Она тоже начала искать подходящее слово:
- …каким-то… что ли, дистиллированным...
- …пастеризованным. Как молоко! - воскликнул Он, обрадованный таким сравнением.  - Все микробы в виде изъянов человеческой природы в нем отсутствуют. В общем, я был в панике: как сыграть безупречность? В нем нет привычного «это мое!» Мышкин пришел, чтобы отдавать миру. А на то, чтобы брать, даже не посягает! Помните, какая главная особенность князя?

- Не может лгать, - ответила Она.
- Вообще не обманывает! Ни на секундочку. Однажды я решил провести эксперимент: не врать целый съемочный день. И сразу, знаете ли, все заметили какие-то странности.
- Ну, как же-с! Помню-помню, - вмешался Машкин. - Гример спрашивает: хорошо ли наклеена борода, удобно?
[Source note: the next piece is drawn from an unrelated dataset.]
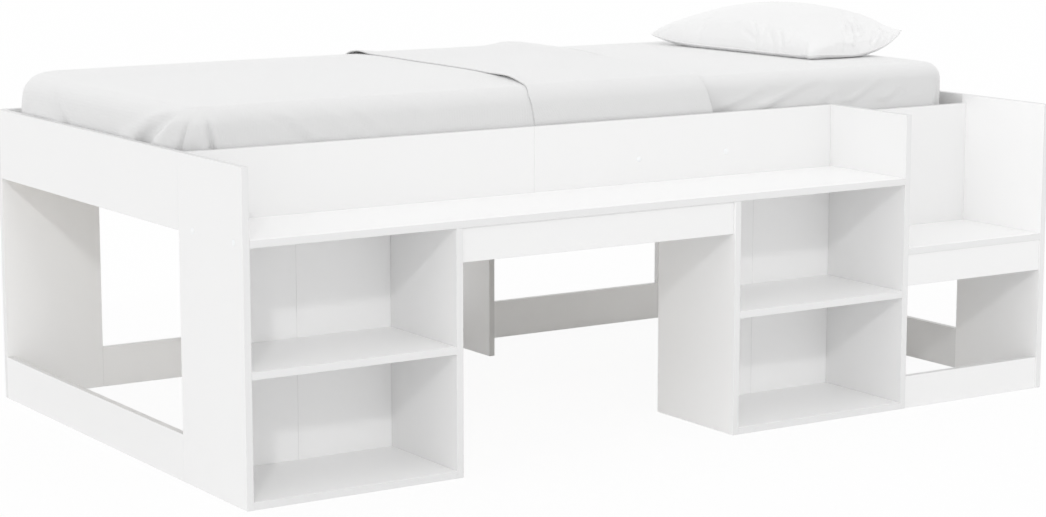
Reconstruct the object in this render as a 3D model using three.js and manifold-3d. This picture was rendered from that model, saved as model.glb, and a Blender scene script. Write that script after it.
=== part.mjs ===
// Cabin bed with a low desk, two bookcases and a step along one long side.
//
// Millimetres, +Z up. The bed stands on the plane Z = 0 with its desk side towards -Y and the
// foot of the bed towards -X. The origin is the centre of the footprint. Boards are laid out
// from the left front corner, and the whole group is then moved onto the origin.

import * as THREE from 'three';
import { mergeGeometries, mergeVertices } from 'three/addons/utils/BufferGeometryUtils.js';
import Module from 'manifold-3d';

const wasm = await Module();
wasm.setup();

// Boards and bays, along X. The knee space takes what length the other bays leave.
const BOARD = 15;
const BOOKCASE_WIDTH = 454;
const STEP_WIDTH = 397;
const LEG_WIDTH = 235;

// Depths, along Y
const FRONT_DEPTH = 275;
const SUPPORT_DEPTH = 191;
const DESK_APRON_SETBACK = 6;
const STEP_APRON_SETBACK = 2;

// Heights, along Z
const HEIGHT = 660;
const RAIL_HEIGHT = 155;
const END_LOW_RAIL_HEIGHT = 96;
const BACK_LOW_RAIL_HEIGHT = 93;
const BACK_GUARD_HEIGHT = 235;
const DESK_APRON_HEIGHT = 70;
const STEP_TOP = 363;
const STEP_APRON_HEIGHT = 70;
const STEP_LOW_RAIL_HEIGHT = 73;
const STEP_GUARD_DROP = 20;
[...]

А в ответ…
- …тут не хорошо и там не удобно! - перебил Он. - Нет, абсолютная правда - это тяжело очень. Лучше сказать, практически невозможно. Но только не для Мышкина! Князь, сам по себе, такой, и по-другому не умеет. А я под конец дня так устал, будто шахтер!

- Ну, разумеется! Зачем «уставать» от правды? - пожала плечами Она.
- Только не поймите превратно… - будто бы начал оправдываться Он. - Искренность - и в жизни, и в творчестве для меня, как лакмусовая бумажка! И мое непреложное правило… - Он снова начал покусывать губы, сомневаясь, сказать или нет. - Да! Честность по отношению к себе и к окружающим. Чего бы потом мне не стоило…
- За такие слова дорого платить придется! - выдохнула Она и добавила: - Как пришлось заплатить Мышкину.
- Именно правдивость помогла изнутри - что называется, с кишками ощутить этот персонаж...
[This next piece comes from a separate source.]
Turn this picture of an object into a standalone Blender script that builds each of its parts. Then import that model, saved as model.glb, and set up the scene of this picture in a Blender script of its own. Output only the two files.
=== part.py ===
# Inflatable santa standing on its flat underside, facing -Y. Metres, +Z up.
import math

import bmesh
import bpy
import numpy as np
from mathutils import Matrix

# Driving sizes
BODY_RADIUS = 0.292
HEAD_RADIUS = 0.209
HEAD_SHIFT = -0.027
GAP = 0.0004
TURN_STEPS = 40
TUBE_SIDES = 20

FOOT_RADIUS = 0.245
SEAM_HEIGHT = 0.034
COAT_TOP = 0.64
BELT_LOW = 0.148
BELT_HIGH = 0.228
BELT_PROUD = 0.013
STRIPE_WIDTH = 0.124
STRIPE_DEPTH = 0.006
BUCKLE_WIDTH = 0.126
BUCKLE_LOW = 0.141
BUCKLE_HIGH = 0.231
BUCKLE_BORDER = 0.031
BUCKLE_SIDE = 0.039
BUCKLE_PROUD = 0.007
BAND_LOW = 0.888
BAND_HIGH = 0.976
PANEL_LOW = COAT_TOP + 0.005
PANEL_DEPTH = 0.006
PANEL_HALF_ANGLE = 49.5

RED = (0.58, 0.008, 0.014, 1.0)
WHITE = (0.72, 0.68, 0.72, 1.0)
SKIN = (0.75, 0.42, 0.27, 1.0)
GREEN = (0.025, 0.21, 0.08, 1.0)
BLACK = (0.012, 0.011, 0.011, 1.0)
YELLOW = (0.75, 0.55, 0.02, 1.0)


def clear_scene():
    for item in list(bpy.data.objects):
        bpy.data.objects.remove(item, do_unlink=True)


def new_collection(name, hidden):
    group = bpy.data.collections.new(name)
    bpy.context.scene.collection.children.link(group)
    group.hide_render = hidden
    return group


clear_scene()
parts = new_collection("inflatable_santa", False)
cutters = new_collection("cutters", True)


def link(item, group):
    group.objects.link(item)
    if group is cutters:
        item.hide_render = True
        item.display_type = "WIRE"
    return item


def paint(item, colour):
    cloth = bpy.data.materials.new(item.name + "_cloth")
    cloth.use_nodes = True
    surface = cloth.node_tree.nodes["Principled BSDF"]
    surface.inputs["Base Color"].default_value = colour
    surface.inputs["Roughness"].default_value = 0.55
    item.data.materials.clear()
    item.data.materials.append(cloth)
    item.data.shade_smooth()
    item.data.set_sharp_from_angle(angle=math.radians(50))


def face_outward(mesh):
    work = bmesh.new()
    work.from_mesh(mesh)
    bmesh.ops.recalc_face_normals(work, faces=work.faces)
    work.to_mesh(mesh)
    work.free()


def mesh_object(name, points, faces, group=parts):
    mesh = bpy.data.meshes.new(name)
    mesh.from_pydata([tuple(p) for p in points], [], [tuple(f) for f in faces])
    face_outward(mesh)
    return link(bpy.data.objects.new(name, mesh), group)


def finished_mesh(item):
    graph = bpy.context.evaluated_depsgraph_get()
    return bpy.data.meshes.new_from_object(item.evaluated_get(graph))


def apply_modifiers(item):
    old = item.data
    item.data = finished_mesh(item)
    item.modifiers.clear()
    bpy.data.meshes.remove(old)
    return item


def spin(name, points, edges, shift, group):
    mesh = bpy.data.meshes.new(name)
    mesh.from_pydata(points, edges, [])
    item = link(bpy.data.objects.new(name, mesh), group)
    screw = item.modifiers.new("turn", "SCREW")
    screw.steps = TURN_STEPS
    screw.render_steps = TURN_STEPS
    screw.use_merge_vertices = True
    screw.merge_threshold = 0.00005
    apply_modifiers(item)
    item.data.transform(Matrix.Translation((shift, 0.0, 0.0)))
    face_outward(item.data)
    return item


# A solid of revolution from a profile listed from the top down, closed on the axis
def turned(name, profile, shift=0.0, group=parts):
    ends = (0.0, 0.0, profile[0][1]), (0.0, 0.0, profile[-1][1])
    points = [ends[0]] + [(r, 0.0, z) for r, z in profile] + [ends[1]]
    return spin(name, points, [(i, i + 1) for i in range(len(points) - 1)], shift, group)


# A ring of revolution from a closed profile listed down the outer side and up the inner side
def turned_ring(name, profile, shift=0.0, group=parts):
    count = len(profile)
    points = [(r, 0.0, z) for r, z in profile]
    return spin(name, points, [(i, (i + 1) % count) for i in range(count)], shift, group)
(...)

- Ага! - гаркнул Машкин. - Так с ним сросся, что и не отодрать! Поехали как-то в рекламе сниматься, так Он, подлец, голосом Мышкина разговаривает! А?
- Полгода не мог его из себя вытравить! Мышкин врастает в кожу и кровь. И ощущение, что душа напиталась его глубиной… А эти глаза? От них невозможно отделаться...
- Это уж точно! - выдохнула Она, подловив себя на том, что снова разглядывает голубые с грустинкой глаза.
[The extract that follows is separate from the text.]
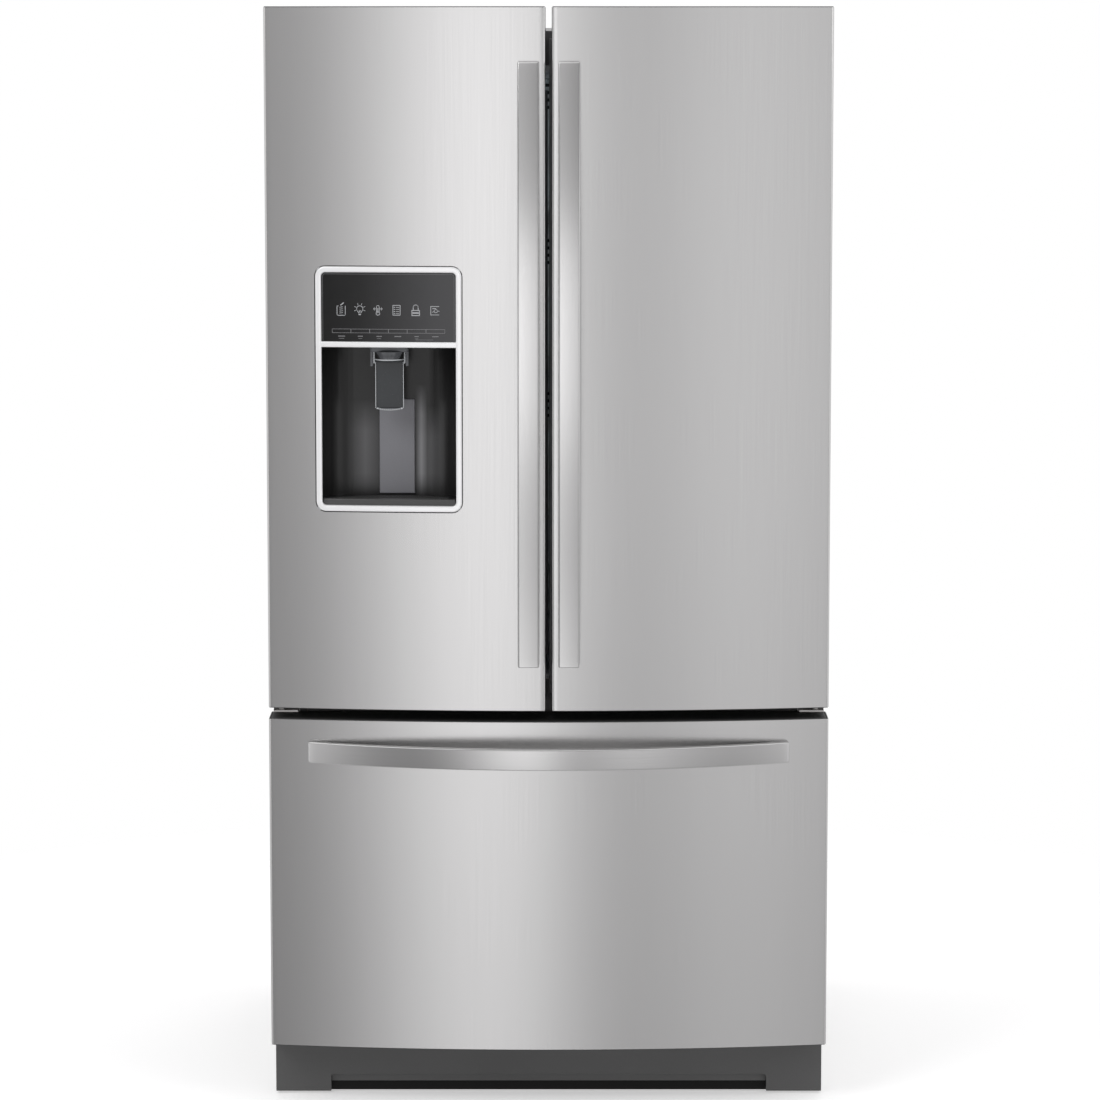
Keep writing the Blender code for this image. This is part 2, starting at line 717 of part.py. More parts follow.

Раньше, когда работала журналистом, ей не раз доводилось писать о честности и об искренности. Она наверняка знала: искренность и честность изобразить нельзя. Никто не поверит. Теперь в голове вертелись слова из разговора с Маняшей: «Ну, что за правдивый до неприличия взгляд!» И всматриваясь в эти глаза, Она с удивлением понимала, что, глядя в них, возможно говорить одну только правду.
- Но почему так затягивает…

- Почему? - спросил Он. - Наверное, потому что светлый. Князь через глаза светится,
- Я не о князе. Ты - светишься… - произнесла Она и тут же прижала пальцы к губам. - Так, это уже лишнее, это уже личное. Да что ж такое! Этот человек будто бы возымел над нею влияние. Прицепился со своим светлым мышкиным, тьфу ты, Мышкинским взглядом…
- А, может, я лучше светиться умею! - вдруг пошутил Машкин и подмигнул своим черным блестящим глазом. - Если, не в роли идиота, так в роли светодиода! А?